NEWS & EVENTS
A Different Way of Looking at Our World

by A. Rupa Datta, with 2007 cartogram by Ned English and Katie Dekker


World 1943

On October 24, 1945, the United Nations officially came into existence when 50 countries, hoping that cooperation could replace war as an instrument of foreign policy, ratified the UN charter. Poland was added shortly thereafter as the 51st member. Observing the 62nd anniversary of that sunrise, we update an image created by a prior generation of researchers at the National Opinion Research Center and first published on May 23, 1943 in the pages of the New York Times. The image shows what the world would look like if the areas of the world were proportional to their population. In the midst of World War II and at the creation of the United Nations, that "map" differentiated between United Nations, the Axis and non-belligerent countries.


                    Cartogram of World Area Scaled to Population

2007 World Cartogram with Original UN Members highlighted
                    Data Source: CIA Fact Book                © NORC 2007


Today’s consumers of global positioning system technology will recognize this format as a cartogram – a map-like diagram that depicts some characteristic of a geographical area instead of showing the area’s actual spatial boundaries. Using data from the 2006 CIA Fact Book, we present the world today, with U.N. member states represented in proportion to their populations. A few observations about our globe in these first 60-some years of the life of the U.N.:


The number of United Nations member states has increased fourfold to almost 200 today, with only a few places like French Guiana, Western Sahara, and Greenland (a territory of Norway that are not members. Of the original 51 members in 1945, 49 remain. Czechoslovakia and Yugoslavia no longer exist as independent nations, and the former Soviet Union has been replaced in the U.N. by Russia and 14 other independent states.

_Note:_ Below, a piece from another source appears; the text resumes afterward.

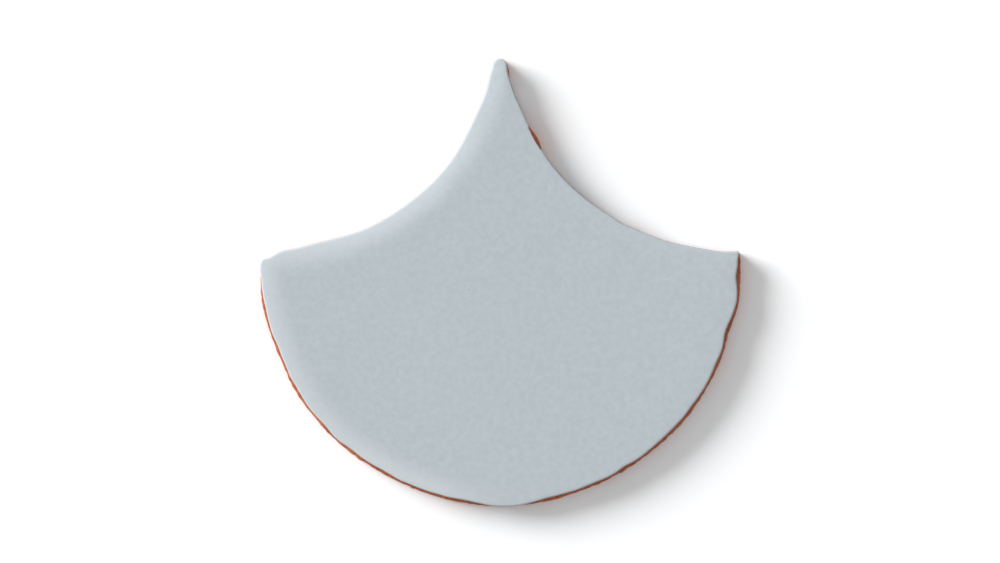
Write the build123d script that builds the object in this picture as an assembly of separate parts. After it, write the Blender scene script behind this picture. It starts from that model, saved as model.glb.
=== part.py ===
"""Ogee ceramic tile: one fired clay tile with a round end and two hollow flanks that run up to a point.

The origin is on the flat back, under the centre of the round end. +Y runs to the point, +Z out of the
glazed face and X across the tile. Lengths are in millimetres and angles in degrees.
"""

import os
from math import atan2, cos, degrees, radians, sin, sqrt, tan

from build123d import *

# Outline
ROUND_RADIUS = 76.2  # of the round end, half of the tile's width
FLANK_RELIEF = 2.8  # a flank's radius is smaller than the round end's by this
CORNER_RISE = 4.2  # from the round end's centre up to the side corners
TIP_NECK = 0.9  # between the circles of the two flanks, where they come closest
TIP_RADIUS = 1.8
CORNER_RADIUS = 1.2

# Edge, from the back up to the face
THICKNESS = 9.5
FOOT_EASE = 0.5  # small bevel round the back
SIDE_DRAFT = 4.0  # the sides lean in towards the face by this angle
ARRIS_RADIUS = 0.9
PILLOW_WIDTH = 8.0  # from the top of the side to where the face is flat
PILLOW_SLOPE = 9.0  # of the face where it meets the arris

CUT_MARGIN = 2.0  # a cutter reaches past the back and the face by this

# Centres that follow from the outline
flank_radius = ROUND_RADIUS - FLANK_RELIEF
flank_x = flank_radius + TIP_NECK / 2
flank_y = CORNER_RISE + flank_radius


def edge_steps():
    """Depth into the clay and height of each point of the edge, from the back to the flat of the face."""
    slope = radians(PILLOW_SLOPE)
    draft = radians(SIDE_DRAFT)
    pillow_radius = ARRIS_RADIUS + (PILLOW_WIDTH - ARRIS_RADIUS * cos(draft)) / sin(slope)
    arris_height = THICKNESS - (pillow_radius - ARRIS_RADIUS) * (1 - cos(slope)) - ARRIS_RADIUS
    shoulder_height = arris_height + ARRIS_RADIUS * sin(draft)
    shoulder = (shoulder_height - FOOT_EASE) * tan(draft)
    arris_depth = shoulder + ARRIS_RADIUS * cos(draft)
    flat = shoulder + PILLOW_WIDTH

    def on_arris(angle):
        return arris_depth - ARRIS_RADIUS * cos(angle), arris_height + ARRIS_RADIUS * sin(angle)

    def on_pillow(angle):
        return flat - pillow_radius * sin(angle), THICKNESS - pillow_radius * (1 - cos(angle))

    arris_end = radians(90) - slope
    return {
        "foot": (FOOT_EASE, 0),
        "side": (0, FOOT_EASE),
        "shoulder": (shoulder, shoulder_height),
        "arris_middle": on_arris((draft + arris_end) / 2),
        "arris_end": on_arris(arris_end),
        "pillow_middle": on_pillow(slope / 2),
        "flat": (flat, THICKNESS),
    }


def edge_lines(place):
    """The edge from the foot to the flat, each of its points put in the XZ plane by place(depth)."""
    at = {name: (place(depth), 0, height) for name, (depth, height) in edge_steps().items()}
    return [
        Line(at["foot"], at["side"]),
        Line(at["side"], at["shoulder"]),
        ThreePointArc(at["shoulder"], at["arris_middle"], at["arris_end"]),
        ThreePointArc(at["arris_end"], at["pillow_middle"], at["flat"]),
    ]


def half_section(reach):
    """Half of a cross section, from an upright middle line out to the tile's edge, reach away from it."""
    steps = edge_steps()
    inner = min(0, reach - steps["flat"][0])
    foot = (reach - steps["foot"][0], 0, 0)
    flat = (reach - steps["flat"][0], 0, THICKNESS)
    outline = [
        Line((inner, 0, 0), foot),
        *edge_lines(lambda depth: reach - depth),
        Line((inner, 0, THICKNESS), (inner, 0, 0)),
    ]
    if inner == 0:
        outline.append(Line(flat, (inner, 0, THICKNESS)))
        return make_face(outline)
    # So near the edge that the face never gets flat, the section stops short at the middle line
    kept = Plane.XZ * Pos(reach / 2, THICKNESS / 2) * Rectangle(reach, 2 * THICKNESS)
    return make_face(outline) & kept


def turned(face, centre, start, arc):
    """The face turned about the upright through centre, from the start angle on."""
    x, y = centre
    return revolve(Pos(x, y) * Rot(0, 0, start) * face, Axis((x, y, 0), (0, 0, 1)), arc)


def blank():
    """The round end with a straight block behind it, which the flanks are cut from."""
    half = half_section(ROUND_RADIUS)
    round_end = turned(half, (0, 0), 180, 180)
    block = extrude(half, flank_y, (0, 1, 0)) + extrude(mirror(half, Plane.YZ), flank_y, (0, 1, 0))
    return round_end + block


def flank_cutter(side):
    """What one flank removes: a disc whose rim is the tile's edge turned inside out."""
    steps = edge_steps()
    foot = (flank_radius + steps["foot"][0], 0, 0)
    flat = (flank_radius + steps["flat"][0], 0, THICKNESS)
    below = -CUT_MARGIN
    above = THICKNESS + CUT_MARGIN
    outline = [
        Polyline((0, 0, above), (0, 0, below), (foot[0], 0, below), foot),
        *edge_lines(lambda depth: flank_radius + depth),
        Polyline(flat, (flat[0], 0, above), (0, 0, above)),
    ]
    return turned(make_face(outline), (side * flank_x, flank_y), 0, 360)


def rounded(tile, centre, radius, start, end, span):
    """The tile with the corner about centre taken off and a rounded one of the same edge put in."""
    upright = Plane.XZ * Pos(span / 2, THICKNESS / 2) * Rectangle(span, THICKNESS + 2 * CUT_MARGIN)
    sharp = turned(upright, centre, start, end - start)
    round_one = turned(half_section(radius), centre, start, end - start)
    return tile - sharp + round_one


def ogee_tile():
    tile = blank() - flank_cutter(1) - flank_cutter(-1)

    # The point, between the normals of the two flanks
    tip_y = flank_y - sqrt((flank_radius + TIP_RADIUS) ** 2 - flank_x**2)
    rise = degrees(atan2(flank_y - tip_y, flank_x))
    tile = rounded(tile, (0, tip_y), TIP_RADIUS, rise, 180 - rise, flank_y - tip_y + TIP_NECK)

    # The two side corners, between the normals of the side and the flank
    corner_x = ROUND_RADIUS - CORNER_RADIUS
    corner_y = flank_y - sqrt((flank_radius + CORNER_RADIUS) ** 2 - (flank_x - corner_x) ** 2)
    lean = degrees(atan2(flank_y - corner_y, flank_x - corner_x))
    span = 2 * CORNER_RADIUS
    tile = rounded(tile, (corner_x, corner_y), CORNER_RADIUS, 0, lean, span)
    tile = rounded(tile, (-corner_x, corner_y), CORNER_RADIUS, 180 - lean, 180, span)
    return tile


os.makedirs("parts", exist_ok=True)
export_step(ogee_tile(), "parts/ogee_tile.step")
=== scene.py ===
"""Ogee ceramic tile, dressed: glaze, clay and the small unevenness of a tile pressed and glazed by hand.

Lengths are in millimetres, in the shaders too. Finished meshes, the floor's size and the camera's place
are in metres. The origin is on the tile's back under the centre of its round end, +Y runs to the point and
+Z out of the glazed face.
"""

import math

import bpy
import numpy as np
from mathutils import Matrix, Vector, noise
from mathutils.geometry import delaunay_2d_cdt


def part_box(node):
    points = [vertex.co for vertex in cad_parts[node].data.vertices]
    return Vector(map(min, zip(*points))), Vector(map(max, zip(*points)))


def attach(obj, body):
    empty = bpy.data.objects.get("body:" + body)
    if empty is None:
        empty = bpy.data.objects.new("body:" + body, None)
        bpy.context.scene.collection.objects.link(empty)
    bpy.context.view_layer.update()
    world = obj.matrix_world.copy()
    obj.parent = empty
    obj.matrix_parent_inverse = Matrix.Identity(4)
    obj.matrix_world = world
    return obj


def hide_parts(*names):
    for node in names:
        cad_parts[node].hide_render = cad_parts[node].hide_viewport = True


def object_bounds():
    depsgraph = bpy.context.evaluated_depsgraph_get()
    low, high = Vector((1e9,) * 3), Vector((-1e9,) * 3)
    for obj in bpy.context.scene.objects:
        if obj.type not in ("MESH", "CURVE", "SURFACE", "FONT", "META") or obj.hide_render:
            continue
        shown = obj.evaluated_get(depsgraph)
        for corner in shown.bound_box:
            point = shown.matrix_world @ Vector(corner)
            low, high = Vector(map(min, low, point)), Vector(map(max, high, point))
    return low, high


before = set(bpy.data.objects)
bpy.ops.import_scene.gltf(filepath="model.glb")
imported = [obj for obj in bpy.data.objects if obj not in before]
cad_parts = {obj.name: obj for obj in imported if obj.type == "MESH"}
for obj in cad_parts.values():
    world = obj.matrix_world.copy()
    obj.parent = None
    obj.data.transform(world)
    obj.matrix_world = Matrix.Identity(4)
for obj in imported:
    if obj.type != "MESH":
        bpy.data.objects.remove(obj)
cad_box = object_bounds()

MM = 0.001
NODE = "ogee_tile"
_, node_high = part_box(NODE)

# Outline, as the part has it but for its corners
ROUND_RADIUS = node_high.x / MM
THICKNESS = node_high.z / MM
FLANK_RELIEF = 2.8
CORNER_RISE = 4.2
TIP_NECK = 0.9
TIP_RADIUS = 1.8
CORNER_RADIUS = 0.8  # a little crisper than the part's

# Edge
FOOT_EASE = 0.5
FOOT_TURNS = (0.35, 0.75)  # where the foot's rounding has its rings, as shares of a quarter turn
ARRIS = 0.4
PILLOW_WIDTH = 9.0
PILLOW_SLOPE = math.tan(math.radians(8.5))
PILLOW_LEFT, PILLOW_RIGHT = 1.25, 0.25  # shares of that slope at the two flanks
ROUND_LEFT, ROUND_RIGHT = 0.75, 0.25  # and along the round end
RIDGE_POWER = 2.5  # how softly the two pillowed flanks meet along the point
FACE_TOP = THICKNESS - 0.1
FACE_SINK = 0.35  # how much lower the face lies on the right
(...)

More important is the increase in the number of independent states due in great part to the end of colonial rule, notably in Africa, Asia, and Oceana. For example, the area labeled "India" in 1943 includes three of today’s most populous nations: Bangladesh, India, and Pakistan.


The major forces of population change - births, deaths, and migration - have played out very differently over the years and across the globe. The contrast is starkly seen between Europe and Africa. In the 1940s, approximately 1 in 5 people on the planet lived in Europe; today Europe accounts for just 1 in 10 people. Europe has lost population share, Africa has gained. About 1 in 12 individuals in 1940 lived in Africa; in 2006, 1 in 7 live there. Differences in birth rates are a major source of this change in relative population.


And some things hardly change: Asia, North America, and Oceania have about the same share of global population as they did 60-some years ago.


Because the cartograms illustrate proportionality, they hide perhaps the biggest change in global population since the birth of the U.N. The U.S. Census Bureau estimates that the overall world population has almost tripled, to over 6.6 billion today.